Scan the data below for the string "that". Copy every line where it appears.

##############################

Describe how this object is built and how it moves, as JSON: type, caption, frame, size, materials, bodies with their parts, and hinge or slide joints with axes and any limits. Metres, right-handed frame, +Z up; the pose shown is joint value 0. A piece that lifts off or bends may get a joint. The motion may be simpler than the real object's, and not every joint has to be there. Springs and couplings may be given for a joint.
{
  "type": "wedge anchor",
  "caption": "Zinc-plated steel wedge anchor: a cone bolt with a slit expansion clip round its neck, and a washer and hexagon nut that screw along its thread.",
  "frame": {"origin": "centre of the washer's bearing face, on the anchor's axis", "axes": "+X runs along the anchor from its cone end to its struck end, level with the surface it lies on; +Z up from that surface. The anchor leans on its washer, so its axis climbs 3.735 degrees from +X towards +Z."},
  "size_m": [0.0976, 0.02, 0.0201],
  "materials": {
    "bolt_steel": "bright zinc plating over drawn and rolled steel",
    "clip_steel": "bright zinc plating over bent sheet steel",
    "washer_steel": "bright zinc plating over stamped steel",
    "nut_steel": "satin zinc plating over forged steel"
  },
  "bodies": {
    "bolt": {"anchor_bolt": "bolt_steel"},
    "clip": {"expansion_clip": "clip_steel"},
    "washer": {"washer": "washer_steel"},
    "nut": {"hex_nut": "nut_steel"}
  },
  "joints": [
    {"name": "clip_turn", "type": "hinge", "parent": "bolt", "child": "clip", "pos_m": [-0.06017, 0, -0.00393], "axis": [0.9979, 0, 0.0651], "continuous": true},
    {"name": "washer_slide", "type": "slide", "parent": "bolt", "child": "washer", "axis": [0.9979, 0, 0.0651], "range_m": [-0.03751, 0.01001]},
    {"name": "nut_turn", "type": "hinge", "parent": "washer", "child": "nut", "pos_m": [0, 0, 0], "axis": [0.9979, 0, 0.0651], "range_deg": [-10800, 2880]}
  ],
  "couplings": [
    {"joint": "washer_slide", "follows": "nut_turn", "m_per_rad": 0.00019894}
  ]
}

##############################

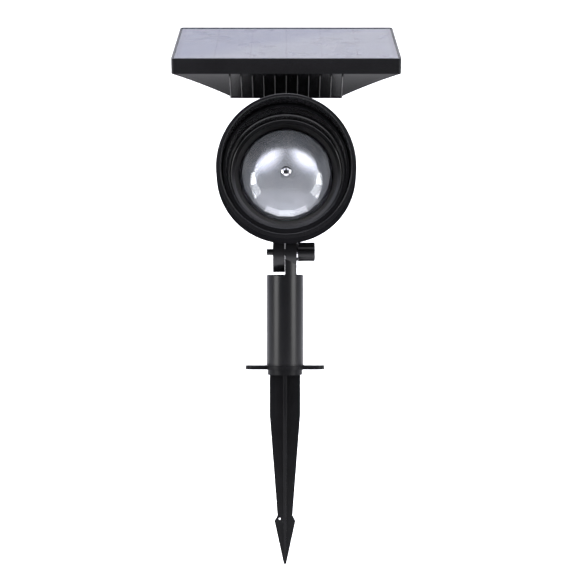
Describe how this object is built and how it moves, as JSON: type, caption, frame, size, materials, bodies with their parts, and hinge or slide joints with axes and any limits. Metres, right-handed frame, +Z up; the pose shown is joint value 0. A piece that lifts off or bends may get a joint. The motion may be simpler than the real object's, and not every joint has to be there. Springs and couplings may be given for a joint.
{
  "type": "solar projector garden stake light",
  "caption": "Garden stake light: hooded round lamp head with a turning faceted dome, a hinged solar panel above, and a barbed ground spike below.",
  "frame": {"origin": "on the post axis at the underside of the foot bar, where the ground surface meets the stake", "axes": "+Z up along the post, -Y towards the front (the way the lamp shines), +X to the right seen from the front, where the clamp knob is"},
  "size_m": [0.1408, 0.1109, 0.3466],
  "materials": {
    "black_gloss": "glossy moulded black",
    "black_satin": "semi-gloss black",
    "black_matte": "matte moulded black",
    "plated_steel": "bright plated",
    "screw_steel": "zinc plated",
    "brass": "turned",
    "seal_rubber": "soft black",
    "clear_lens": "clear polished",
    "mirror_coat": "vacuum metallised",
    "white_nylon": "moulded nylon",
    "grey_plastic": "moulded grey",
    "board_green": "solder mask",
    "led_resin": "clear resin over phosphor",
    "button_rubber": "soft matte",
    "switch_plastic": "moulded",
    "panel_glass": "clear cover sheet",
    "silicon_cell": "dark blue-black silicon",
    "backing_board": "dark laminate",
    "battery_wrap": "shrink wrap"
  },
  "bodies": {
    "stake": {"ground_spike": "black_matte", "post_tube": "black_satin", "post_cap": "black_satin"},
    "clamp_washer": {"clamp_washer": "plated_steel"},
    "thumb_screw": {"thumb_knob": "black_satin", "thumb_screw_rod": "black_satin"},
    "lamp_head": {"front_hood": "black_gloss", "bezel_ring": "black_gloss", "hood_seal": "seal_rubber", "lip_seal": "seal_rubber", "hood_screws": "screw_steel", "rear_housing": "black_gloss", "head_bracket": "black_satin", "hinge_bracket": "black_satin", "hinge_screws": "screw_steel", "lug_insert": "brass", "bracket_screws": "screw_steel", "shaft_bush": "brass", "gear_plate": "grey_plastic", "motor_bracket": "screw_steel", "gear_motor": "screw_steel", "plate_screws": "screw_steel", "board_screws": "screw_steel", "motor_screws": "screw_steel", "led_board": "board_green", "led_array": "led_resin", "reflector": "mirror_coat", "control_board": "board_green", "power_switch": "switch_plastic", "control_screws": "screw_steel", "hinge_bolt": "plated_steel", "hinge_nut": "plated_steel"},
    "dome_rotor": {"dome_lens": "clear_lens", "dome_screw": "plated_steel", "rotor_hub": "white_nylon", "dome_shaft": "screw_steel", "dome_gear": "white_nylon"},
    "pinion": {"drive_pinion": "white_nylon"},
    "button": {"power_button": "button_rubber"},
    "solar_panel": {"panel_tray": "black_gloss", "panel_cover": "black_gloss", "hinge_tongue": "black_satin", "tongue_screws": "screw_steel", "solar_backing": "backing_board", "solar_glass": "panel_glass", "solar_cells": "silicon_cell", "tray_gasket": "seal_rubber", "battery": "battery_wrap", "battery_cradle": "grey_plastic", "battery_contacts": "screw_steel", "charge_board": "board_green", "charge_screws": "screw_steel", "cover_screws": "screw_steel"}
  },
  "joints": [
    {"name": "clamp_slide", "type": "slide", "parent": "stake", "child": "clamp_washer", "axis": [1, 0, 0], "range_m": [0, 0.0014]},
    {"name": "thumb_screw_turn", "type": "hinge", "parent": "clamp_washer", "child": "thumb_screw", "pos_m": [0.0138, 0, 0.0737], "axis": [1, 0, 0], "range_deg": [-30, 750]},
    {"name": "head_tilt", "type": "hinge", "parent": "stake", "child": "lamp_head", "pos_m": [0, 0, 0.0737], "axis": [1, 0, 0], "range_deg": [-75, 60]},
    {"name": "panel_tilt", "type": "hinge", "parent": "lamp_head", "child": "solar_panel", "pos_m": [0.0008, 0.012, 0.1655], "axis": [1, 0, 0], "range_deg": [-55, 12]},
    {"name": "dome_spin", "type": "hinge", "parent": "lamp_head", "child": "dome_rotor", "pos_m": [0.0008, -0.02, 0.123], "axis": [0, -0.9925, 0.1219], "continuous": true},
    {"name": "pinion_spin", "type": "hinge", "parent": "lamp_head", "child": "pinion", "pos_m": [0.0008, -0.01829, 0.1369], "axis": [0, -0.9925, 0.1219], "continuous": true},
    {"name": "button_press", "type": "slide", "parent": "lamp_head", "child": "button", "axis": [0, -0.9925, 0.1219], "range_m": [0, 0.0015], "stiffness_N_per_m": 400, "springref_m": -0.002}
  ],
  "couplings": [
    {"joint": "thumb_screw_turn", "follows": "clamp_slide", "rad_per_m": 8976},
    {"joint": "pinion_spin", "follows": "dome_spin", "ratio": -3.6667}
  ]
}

##############################

Written answer
Describe how this object is built and how it moves, as JSON: type, caption, frame, size, materials, bodies with their parts, and hinge or slide joints with axes and any limits. Metres, right-handed frame, +Z up; the pose shown is joint value 0. A piece that lifts off or bends may get a joint. The motion may be simpler than the real object's, and not every joint has to be there. Springs and couplings may be given for a joint.
  "caption": "Zinc-plated steel wedge anchor: a cone bolt with a slit expansion clip round its neck, and a washer and hexagon nut that screw along its thread.",
  "frame": {"origin": "centre of the washer's bearing face, on the anchor's axis", "axes": "+X runs along the anchor from its cone end to its struck end, level with the surface it lies on; +Z up from that surface. The anchor leans on its washer, so its axis climbs 3.735 degrees from +X towards +Z."},
Describe how this object is built and how it moves, as JSON: type, caption, frame, size, materials, bodies with their parts, and hinge or slide joints with axes and any limits. Metres, right-handed frame, +Z up; the pose shown is joint value 0. A piece that lifts off or bends may get a joint. The motion may be simpler than the real object's, and not every joint has to be there. Springs and couplings may be given for a joint.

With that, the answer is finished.